Angel Brittany

Angel Brittany

Wednesday, October 19, 2011

Changes

Fall has always been a favorite season for me.
 I guess I find it hard to really dislike any season entirely.

 I love the cold of winter.
The snow and ice can be so incredibly beautiful.
The lazy days snuggled up with family or a good book.
I do tire of the bleak days with limited sunlight if any.

 Spring brings a rebirth of the Earth.
 And renewed strength for me with the promise of more sunny days on the way.

Maybe I will escape this constant cold for a brief moment in the warm spring sunlight.
 As summer brings all it's glory and warmth I am reminded of summers past at almost every step.
 Summer is such a big part of childhood. Years are measured by summer and Christmas by most children it seems.
 As summer comes to a close it seems I am again drawn to family memories and what can never be.
       Lost potential ...

 Maybe it is the work I must do emotionally to prepare myself for the season and holidays to come.

 Maybe somewhere in these painful but sweet memories I am healing.

           Maybe I am learning to find my way out of this dark dark sorrow.

 As I sit here letting the memories flood my heart and mind. I can't help but let the tears flow I'm sure you know...

 I remembered our family trip to the "Trail of Doom".
 It's a corn maze near us. They have a haunted maze and an ghoul free maze. We found our way through the ghoul free maze first. We went on a hayride and picked our pumpkins.That was fun enough and the haunted maze was opening since it was just getting dark. I think Rose was 4, Savannah 7 Brittany was in 8th grade and Amber would have been a junior. If you know me, you know I think children should be prepared for the world as it is.. SCARY and all. As long as bad dreams aren't following them I think it's okay to expose my kids to scary things. I knew this maze was safe. A good scare now and then helps you learn to laugh at your fears. Heck I love scaring the little buggers! They have learned how to get even with me in the same way.

 Okay, back to the story.... So we as a family group, literally a huddle, begin our journey into the "Trail of Doom" as you walk thru the maze you happen upon scary creachers of every sort. Alien and otherwise. So I guess we were about half way through the maze when a chainsaw bearing "Jason" walked out of the corn behind us! Before this Amber had been bringing up the rear of our huddle. Amber rushed past me shoving me, who happened to be carrying Rose, into the corn!
 So picture this I can't use my hands to help myself up because Rose is clinging to my neck with all her might, The Looking over my shoulder she whispers"run mommy run". As I struggle to get up out of this "row" we have made into the corn the "monster" helps us up as the rest of the family keeps running...We did eventually emerge from the Trail of Doom unharmed, well most of us anyway.....
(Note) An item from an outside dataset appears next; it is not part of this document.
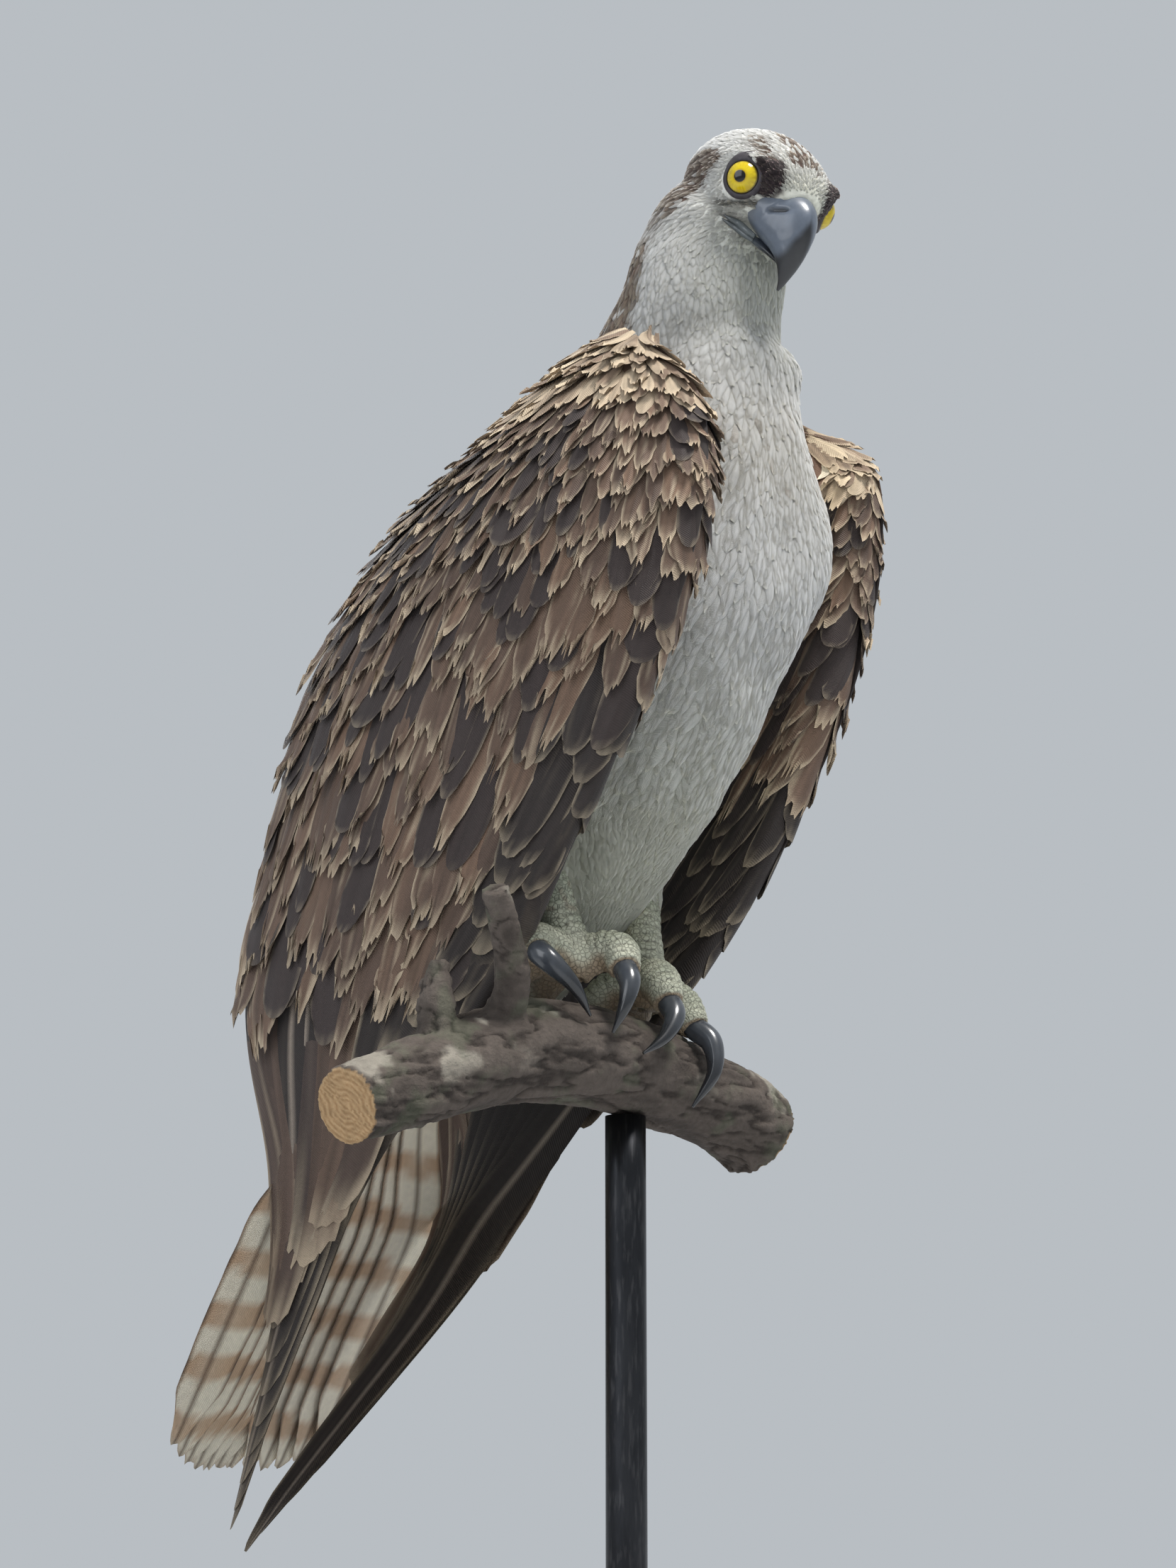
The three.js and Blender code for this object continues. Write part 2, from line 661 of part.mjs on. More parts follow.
for (const [name, side] of Object.entries(sides)) {
  nodes.set(`eye_${name}`, eyeSolid(side));
  const foot = FEET[name];
  const toes = Object.keys(foot.toes);
  nodes.set(
    `foot_${name}`,
    cutAll(join([...toes.map((toe) => toeSolid(foot, toe)), shankSolid(foot)]), [
      perchRoom,
      torsoRoom,
      ...toes.map((toe) => clawSolid(foot, toe, GAP)),
    ]),
  );
  for (const toe of toes)
    nodes.set(`claw_${name}_${toe}`, clawSolid(foot, toe).subtract(perchRoom));
  nodes.set(
    `thigh_${name}`,
    cutAll(thighSolid(foot), [torsoRoom, shankSolid(foot, GAP)]),
  );
  const wing = wingSolid(new WingSheet(name), side > 0 ? 11 : 7);
  nodes.set(`wing_${name}`, cutAll(wing, [torsoRoom, tailRoom, neckRoom, thighSolid(foot, GAP)]));
}

const rodTop = -PERCH.radius;
const baseTop = BASE.height - PERCH_TOP;
const rod = new THREE.CylinderGeometry(ROD.radius, ROD.radius, rodTop - baseTop - GAP, 18);
rod.rotateX(Math.PI / 2);
rod.translate(ROD.x, ROD.y, (rodTop + baseTop + GAP) / 2);
nodes.set("stand_rod", solid(rod).subtract(perchRoom));
nodes.set("perch", perchSolid());
const { radius, height, edge } = BASE;
const rim = (n) =>
  new THREE.Vector2(
    radius - edge + edge * Math.sin((n * Math.PI) / 6),
    height - edge + edge * Math.cos((n * Math.PI) / 6),
  );
const base = new THREE.LatheGeometry(
  [
    new THREE.Vector2(0, 0),
    new THREE.Vector2(radius - 2, 0),
    new THREE.Vector2(radius, 2),
    ...[3, 2, 1, 0].map(rim),
    new THREE.Vector2(0, height),
  ],
  30,
);
base.rotateX(Math.PI / 2);
base.translate(0, -GRIP_Y, -PERCH_TOP);
nodes.set("stand_base", solid(base));

// Colours, roughness and which nodes wear them
const FINISHES = {
  white_feather: [0xeceae2, 0.85, /^(head|neck|torso|thigh)/],
  brown_feather: [0x5c4a3d, 0.8, /^wing/],
  barred_feather: [0xcbb79c, 0.8, /^tail/],
  scaly_skin: [0xc9ccbf, 0.6, /^foot/],
  horn: [0x23262b, 0.35, /^(claw|bill)/],
  eye: [0xd9b80f, 0.1, /^eye/],
  bark: [0x6d655c, 0.95, /^perch/],
  stand_wood: [0x3b2a20, 0.5, /^stand_base/],
  stand_metal: [0x2f3033, 0.4, /^stand_rod/],
};
function materialOf(name) {
  const [color, roughness] = Object.values(FINISHES).find(([, , nodes]) =>
    nodes.test(name),
  );
  const metalness = name === "stand_rod" ? 0.9 : 0;
  return new THREE.MeshStandardMaterial({ color, roughness, metalness });
}

const osprey = new THREE.Group();
osprey.position.set(0, GRIP_Y, PERCH_TOP);
for (const [name, made] of nodes) {
  const { vertProperties, triVerts } = largest(made).getMesh();
  const g = new THREE.BufferGeometry();
  g.setAttribute("position", new THREE.BufferAttribute(vertProperties, 3));
  g.setIndex(new THREE.BufferAttribute(triVerts, 1));
  g.computeVertexNormals();
  const mesh = new THREE.Mesh(g, materialOf(name));
  mesh.name = name;
  osprey.add(mesh);
}

export default osprey;
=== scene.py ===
"""An osprey at rest on a cut branch over a display stand, dressed for the picture.

Shapes are worked out in millimetres from the grip point, the top of the perch between the
feet, and a finished piece is put in metres in the solids' own frame.
"""

import bpy
import numpy as np
from mathutils import Matrix, Vector
from mathutils.kdtree import KDTree


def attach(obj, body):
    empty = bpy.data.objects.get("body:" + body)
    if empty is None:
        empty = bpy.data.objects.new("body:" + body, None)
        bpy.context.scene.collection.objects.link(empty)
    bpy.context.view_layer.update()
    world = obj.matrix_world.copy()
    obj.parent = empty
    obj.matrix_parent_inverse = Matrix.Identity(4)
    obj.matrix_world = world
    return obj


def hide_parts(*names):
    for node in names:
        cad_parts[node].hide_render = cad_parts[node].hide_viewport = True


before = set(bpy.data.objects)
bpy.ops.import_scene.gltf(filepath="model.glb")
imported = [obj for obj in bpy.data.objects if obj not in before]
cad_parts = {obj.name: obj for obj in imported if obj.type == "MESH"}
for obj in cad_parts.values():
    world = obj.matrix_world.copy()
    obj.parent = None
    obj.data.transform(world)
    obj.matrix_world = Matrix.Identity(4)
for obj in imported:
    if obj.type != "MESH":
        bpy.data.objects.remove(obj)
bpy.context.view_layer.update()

GRIP = np.array([0.0, -12.0, 228.0])  # the grip point in the solids' frame


# Sums on whole arrays

def unit(v):
    """Vectors made one long."""
    return v / np.maximum(np.linalg.norm(v, axis=-1, keepdims=True), 1e-9)


def dot(a, b):
    """Product of vectors, summed over their last axis."""
    return (a * b).sum(-1)


def stacked(*values):
    """Values brought to one shape and stacked as the parts of vectors."""
    return np.stack(np.broadcast_arrays(*values), -1)


def mix(a, b, k):
    """Straight blend from a to b."""
    return a + (b - a) * k


def ease(x, low, high):
    """0 below low, 1 above high, with a smooth S between: 3t^2 - 2t^3."""
    t = np.clip((x - low) / (high - low), 0, 1)
    return t * t * (3 - 2 * t)


def bell(x, centre, width):
    """A bump of height 1 round a centre: exp(-(distance / width)^2)."""
    return np.exp(-(((x - centre) / width) ** 2))


def along(rows, t):
    """A smooth value along rows of numbers, t from 0 to 1: the cubic that passes through each
    row and keeps the slope between its two neighbours."""
    rows = np.asarray(rows, float)
    f = np.clip(t, 0, 1) * (len(rows) - 1)
    i = np.minimum(f.astype(int), len(rows) - 2)
    k = (f - i).reshape(f.shape + (1,) * (rows.ndim - 1))
    a, b, c, d = (rows[np.clip(i + n, 0, len(rows) - 1)] for n in (-1, 0, 1, 2))
    return b + 0.5 * k * (c - a + k * (2 * a - 5 * b + 4 * c - d + k * (3 * (b - c) + d - a)))


def noise(p, size, seed=0):
    """Smooth noise from -1 to 1: random numbers at the corners of cells of a size, blended
    inside each cell by the same S curve along each axis."""
    q = np.asarray(p, float) / size
    cell = np.floor(q).astype(np.int64)
    f = q - cell
    f = f * f * (3 - 2 * f)
    total = 0.0
    for corner in np.ndindex(2, 2, 2):
        c = cell + np.array(corner)
        h = (c[..., 0] * 374761393 + c[..., 1] * 668265263 + c[..., 2] * 1274126177
             + seed * 974634777) & 0xFFFFFFFF
        h = ((h ^ (h >> 13)) * 1274126177) & 0xFFFFFFFF
        value = ((h ^ (h >> 16)) & 0xFFFF) / 32767.5 - 1
        total = total + value * np.prod(np.where(corner, f, 1 - f), axis=-1)
    return total


def ripple(seed, *values):
    """Noise of several numbers taken together as a place, in cells of one."""
    return noise(stacked(*values), 1.0, seed)


def rough(p, size, seed=0, octaves=4):
    """Noise with finer noise added, each octave half the size and half the height."""
    return sum(noise(p, size / 2 ** n, seed + n) / 2 ** n for n in range(octaves)) / 1.6


def around(count):
    """Angles evenly round a turn."""
    return np.linspace(0, 2 * np.pi, count, endpoint=False)


def rgb(red, green, blue):
    """A colour as the eye reads it, 0 to 255, made linear."""
    c = np.array([red, green, blue]) / 255
    return np.where(c > 0.04045, ((c + 0.055) / 1.055) ** 2.4, c / 12.92)


# Meshes

def part_place(p):
    """Millimetres from the grip point to metres in the solids' frame."""
    return (np.asarray(p) + GRIP) / 1000


def make_mesh(name, points, faces):
    """A mesh from arrays of points and of faces with equal numbers of corners."""
    faces = np.asarray(faces, np.int32)
    count, corners = faces.shape
    mesh = bpy.data.meshes.new(name)
    mesh.vertices.add(len(points))
    mesh.vertices.foreach_set("co", part_place(points).astype(np.float32).ravel())
    mesh.loops.add(faces.size)
    mesh.loops.foreach_set("vertex_index", faces.ravel())
    mesh.polygons.add(count)
    mesh.polygons.foreach_set("loop_start", np.arange(count, dtype=np.int32) * corners)
    mesh.polygons.foreach_set("use_smooth", np.ones(count, bool))
    mesh.update(calc_edges=True)
    mesh.validate()
    return mesh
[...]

Family memories can be energizing for me at times and at others they can be so completely draining I don't know how to move on. I wish I had more video. I have started taking more... of the everyday kind of memories too.

I hope you all have a blessed Christmas.

Please add the Martin family to your prayers. Kyle might not make it through Christmas. Pray for the gift of peace for his wife and children. He is only 42. I won't say that's too young for cancer because any age is too young for cancer as far as I am concerned.